02
Jun
08

Schools shocked after junk food ban drives off junk food vendors

As an ideologically-correct Marxist with shit-all understanding of economics, I was shocked and outraged when my high school invited Pepsi to install two (it may have been three) vending machines in the hallways. OMG teh corporate!!1!

I can’t resist:

Let me explain to you how this works: You see, the corporations sell junk food, and then kids eat the junk food… and the corporations sit there in their… in their corporation buildings, and… and, and see, they’re all corporation-y… and they make money.

Tim Robbins by Trey Parker (well, sort of)

When others pointed out that the Pepsi machines brought much-needed money to the school (allowing us to replace our tattered and obsolete history textbooks, for instance), I indignantly replied that schools ought to get as much money as they want need from the government — this was about the same time that King Ralph was slashing and burning the “health care and education” section of Alberta’s budget, and it was easy to get indignant about such things. (Of all the things upon which government can spend money, education comes closest to being a genuinely wise investment — but that’s another post.) And of course when some wit wondered where the government would get all that money, I cited John Ralston Saul’s The Doubter’s Companion in which — beginning at the bottom of page 88 of the 1995 paperback edition — he explains that governments never prosper by paying their debts, and do well to default instead; thus, I argued, the province should simply borrow as much as it needs, then forget about it. (See “shit-all understanding of economics”, above.)

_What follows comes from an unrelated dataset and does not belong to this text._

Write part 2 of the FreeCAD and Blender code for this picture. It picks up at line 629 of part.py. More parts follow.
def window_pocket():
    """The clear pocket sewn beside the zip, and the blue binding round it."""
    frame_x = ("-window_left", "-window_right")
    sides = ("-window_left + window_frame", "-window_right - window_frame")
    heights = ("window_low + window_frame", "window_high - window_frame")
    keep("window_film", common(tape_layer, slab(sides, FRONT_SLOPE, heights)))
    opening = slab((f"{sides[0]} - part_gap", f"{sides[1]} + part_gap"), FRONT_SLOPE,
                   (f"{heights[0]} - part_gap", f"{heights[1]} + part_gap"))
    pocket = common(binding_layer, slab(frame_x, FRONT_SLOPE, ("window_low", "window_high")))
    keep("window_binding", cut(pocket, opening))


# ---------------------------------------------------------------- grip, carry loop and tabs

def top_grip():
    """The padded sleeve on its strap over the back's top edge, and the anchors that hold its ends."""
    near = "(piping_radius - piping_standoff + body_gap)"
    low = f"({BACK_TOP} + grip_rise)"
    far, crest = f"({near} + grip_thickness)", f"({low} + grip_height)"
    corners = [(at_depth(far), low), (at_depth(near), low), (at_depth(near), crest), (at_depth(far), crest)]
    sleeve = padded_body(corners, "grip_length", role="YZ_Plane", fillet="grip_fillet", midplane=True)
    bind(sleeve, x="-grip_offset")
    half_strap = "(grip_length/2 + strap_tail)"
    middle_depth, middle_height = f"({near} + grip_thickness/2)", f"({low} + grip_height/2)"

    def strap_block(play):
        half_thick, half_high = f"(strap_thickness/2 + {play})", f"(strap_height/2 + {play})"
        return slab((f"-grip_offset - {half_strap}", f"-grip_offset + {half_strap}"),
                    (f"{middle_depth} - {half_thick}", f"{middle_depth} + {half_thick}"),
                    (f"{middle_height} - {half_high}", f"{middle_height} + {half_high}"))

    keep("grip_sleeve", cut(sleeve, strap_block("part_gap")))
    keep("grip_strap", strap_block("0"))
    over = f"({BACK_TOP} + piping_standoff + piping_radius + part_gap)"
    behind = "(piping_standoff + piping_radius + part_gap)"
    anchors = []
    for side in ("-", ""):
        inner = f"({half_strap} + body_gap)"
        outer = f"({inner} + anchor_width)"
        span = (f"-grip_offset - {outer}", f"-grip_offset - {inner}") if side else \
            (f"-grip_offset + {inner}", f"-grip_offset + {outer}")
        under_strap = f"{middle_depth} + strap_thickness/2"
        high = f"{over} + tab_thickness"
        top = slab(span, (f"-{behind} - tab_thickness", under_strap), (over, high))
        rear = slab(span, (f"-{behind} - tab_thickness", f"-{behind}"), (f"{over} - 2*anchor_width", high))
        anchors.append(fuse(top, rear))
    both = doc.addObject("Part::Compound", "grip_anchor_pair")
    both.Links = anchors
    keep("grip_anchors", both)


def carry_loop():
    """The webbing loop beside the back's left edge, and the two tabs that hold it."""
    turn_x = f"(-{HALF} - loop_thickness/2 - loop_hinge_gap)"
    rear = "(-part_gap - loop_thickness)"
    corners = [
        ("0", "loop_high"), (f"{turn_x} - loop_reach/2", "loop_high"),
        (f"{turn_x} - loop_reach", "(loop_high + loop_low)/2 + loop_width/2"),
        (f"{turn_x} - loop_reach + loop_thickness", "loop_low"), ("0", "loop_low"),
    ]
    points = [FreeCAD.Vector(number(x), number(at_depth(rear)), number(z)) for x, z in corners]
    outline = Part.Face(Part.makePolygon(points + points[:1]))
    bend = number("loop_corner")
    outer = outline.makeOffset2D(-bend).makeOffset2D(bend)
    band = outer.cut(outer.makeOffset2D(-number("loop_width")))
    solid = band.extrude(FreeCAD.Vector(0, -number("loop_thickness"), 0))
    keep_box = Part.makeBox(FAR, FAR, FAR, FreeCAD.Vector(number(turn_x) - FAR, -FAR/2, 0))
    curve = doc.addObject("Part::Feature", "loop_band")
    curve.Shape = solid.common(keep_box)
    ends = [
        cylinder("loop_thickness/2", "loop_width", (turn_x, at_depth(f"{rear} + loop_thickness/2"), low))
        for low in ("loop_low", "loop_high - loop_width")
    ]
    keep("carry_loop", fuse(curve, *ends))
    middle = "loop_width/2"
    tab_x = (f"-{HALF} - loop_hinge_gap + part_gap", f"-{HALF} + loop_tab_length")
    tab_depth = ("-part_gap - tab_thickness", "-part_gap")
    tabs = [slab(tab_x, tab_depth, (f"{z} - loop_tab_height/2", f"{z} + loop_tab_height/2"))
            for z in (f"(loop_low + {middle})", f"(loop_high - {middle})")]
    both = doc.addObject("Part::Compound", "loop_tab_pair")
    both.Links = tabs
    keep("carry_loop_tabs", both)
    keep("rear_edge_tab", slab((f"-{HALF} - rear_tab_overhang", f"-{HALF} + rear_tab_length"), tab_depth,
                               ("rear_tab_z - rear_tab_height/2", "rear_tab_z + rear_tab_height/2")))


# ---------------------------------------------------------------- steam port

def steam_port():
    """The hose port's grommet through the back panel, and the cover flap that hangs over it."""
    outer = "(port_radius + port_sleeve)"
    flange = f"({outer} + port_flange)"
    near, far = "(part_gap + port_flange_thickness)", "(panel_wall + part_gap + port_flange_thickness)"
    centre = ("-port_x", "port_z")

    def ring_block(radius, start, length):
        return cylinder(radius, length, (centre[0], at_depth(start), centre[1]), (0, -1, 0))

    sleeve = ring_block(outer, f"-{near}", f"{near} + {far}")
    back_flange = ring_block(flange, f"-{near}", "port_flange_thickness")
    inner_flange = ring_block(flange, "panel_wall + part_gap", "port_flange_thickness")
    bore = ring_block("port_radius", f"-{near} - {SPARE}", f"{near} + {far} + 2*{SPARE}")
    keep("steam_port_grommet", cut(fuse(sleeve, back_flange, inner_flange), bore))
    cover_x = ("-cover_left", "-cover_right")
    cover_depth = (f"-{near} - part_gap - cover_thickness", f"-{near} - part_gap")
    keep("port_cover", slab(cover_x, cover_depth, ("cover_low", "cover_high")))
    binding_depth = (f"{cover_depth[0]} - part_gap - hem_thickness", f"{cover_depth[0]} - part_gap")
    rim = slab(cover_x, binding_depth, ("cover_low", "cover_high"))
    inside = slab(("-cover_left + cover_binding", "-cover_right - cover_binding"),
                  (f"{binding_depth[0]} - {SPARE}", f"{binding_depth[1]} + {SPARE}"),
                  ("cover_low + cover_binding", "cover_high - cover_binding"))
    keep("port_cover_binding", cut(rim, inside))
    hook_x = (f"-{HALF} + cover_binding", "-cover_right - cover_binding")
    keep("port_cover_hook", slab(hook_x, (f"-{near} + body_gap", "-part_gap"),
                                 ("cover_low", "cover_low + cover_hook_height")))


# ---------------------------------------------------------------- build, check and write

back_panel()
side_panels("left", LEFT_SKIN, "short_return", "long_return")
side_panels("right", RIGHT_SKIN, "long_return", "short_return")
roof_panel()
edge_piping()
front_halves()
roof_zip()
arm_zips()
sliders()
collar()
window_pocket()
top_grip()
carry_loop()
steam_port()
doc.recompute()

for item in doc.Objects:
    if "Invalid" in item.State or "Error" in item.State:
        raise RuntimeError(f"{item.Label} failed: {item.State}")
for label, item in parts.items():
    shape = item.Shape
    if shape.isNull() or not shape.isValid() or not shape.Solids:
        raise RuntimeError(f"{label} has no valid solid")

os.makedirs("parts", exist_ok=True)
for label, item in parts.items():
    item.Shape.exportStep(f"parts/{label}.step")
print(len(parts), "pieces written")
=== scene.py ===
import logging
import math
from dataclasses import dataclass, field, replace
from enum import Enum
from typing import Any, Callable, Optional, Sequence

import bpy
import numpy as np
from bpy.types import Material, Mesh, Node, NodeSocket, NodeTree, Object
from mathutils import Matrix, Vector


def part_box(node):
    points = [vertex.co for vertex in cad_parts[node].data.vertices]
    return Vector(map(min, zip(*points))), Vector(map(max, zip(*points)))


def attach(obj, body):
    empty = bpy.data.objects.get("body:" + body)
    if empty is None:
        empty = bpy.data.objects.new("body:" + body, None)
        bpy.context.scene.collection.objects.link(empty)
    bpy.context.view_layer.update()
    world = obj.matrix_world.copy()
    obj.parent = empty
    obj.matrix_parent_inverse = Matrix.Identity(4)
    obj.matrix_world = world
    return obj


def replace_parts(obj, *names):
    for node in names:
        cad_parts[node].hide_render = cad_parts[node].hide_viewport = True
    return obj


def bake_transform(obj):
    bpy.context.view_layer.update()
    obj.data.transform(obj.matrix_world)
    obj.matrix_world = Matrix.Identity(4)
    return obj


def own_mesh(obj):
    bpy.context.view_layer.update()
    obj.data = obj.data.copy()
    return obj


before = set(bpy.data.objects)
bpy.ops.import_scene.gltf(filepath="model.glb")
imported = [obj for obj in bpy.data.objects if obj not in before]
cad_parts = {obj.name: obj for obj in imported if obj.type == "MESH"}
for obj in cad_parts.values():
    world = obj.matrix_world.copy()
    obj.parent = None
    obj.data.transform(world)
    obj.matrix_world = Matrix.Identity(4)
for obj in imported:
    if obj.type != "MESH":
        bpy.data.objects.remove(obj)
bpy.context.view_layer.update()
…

In my defence, I was a high-school student at the time: I had no reason to worry about whether reality conformed to my views. A year or two later, I enrolled in a hard-science programme at the University of Alberta, and reality suddenly began to matter. And in this real world of ours, so tenuously linked to political fads and fashions, vending machines selling junk food generate money for schools.

Unless, of course, those schools expel the vending machines:

(Get it? “Trims”? The CBC’s reporters are trying to be witty these days, but it’s painfully obvious that they’re decades out of practice.)

Some secondary schools in British Columbia are taking a big financial hit as a result of the no junk-food policy brought in by the provincial government earlier this year, a school board chair says. Ken Denike, chair of the Vancouver Board of School Trustees, said the new policy has cut down one huge source of “flexible funding” schools have had for sports and music events.

The depressing part is that these schools don’t seem to have planned for the loss of funding.

“What we’re looking at is [that] probably the parents along with the staff will come up with some type of plan to meet any shortfall that might be realized,” [Connie Denesiuk, president of the B.C. School Trustees Association] told CBC News on Friday.

While I applaud the idea of people giving money to schools directly, rather than filtering it through an elephantine government bureaucracy first (read: “paying taxes”), this seems rather unnecessary. But hey, it’s for the children:

Denesiuk said schools will eventually find ways to adjust to a policy that everyone knew had to be put in place for a healthy lifestyle.

Right. “Everyone knows” that the policy is necessary. Blah blah bad influences blah blah blah obesity epidemic blah. Bullshit. Kids who want chips and Coke will buy chips and Coke elsewhere if they can’t get it in school. Perhaps a few kids will have one or two fewer Cokes a week thanks to the junk food ban; is that worth the cost of curtailing sports and music?

The notion that reducing children’s exposure to junk food will mould them into health-conscious adults reminds me of Mark Twain’s story The Man who Corrupted Hadleyburg. Briefly: a town of people raised from birth to avoid temptation nearly destroy themselves when a vengeful traveler tempts them powerfully. The Hadleyburghers could not resist temptation when they finally found it; similarly, people kept innocent of simple carbs and saturated fats aren’t likely to shun them for broccoli and filet mignon. (We’ve evolved, after all, to treasure sugary and fatty foods as easily-digested and energy-rich — exactly the sort of thing that would prevent someone from starving to death. That the average human could have too much food hasn’t been a “problem” until the past few hundred years, if that.)

I find it particularly amusing that the provincial government’s attempts to legislate healthy kids by banning junk foods from schools has instead curtailed athletics programmes. That said, I doubt that anyone will learn from this clusterfuck: the object isn’t to improve kids’ health, but rather to appear to be doing so for political and social gain. So it goes.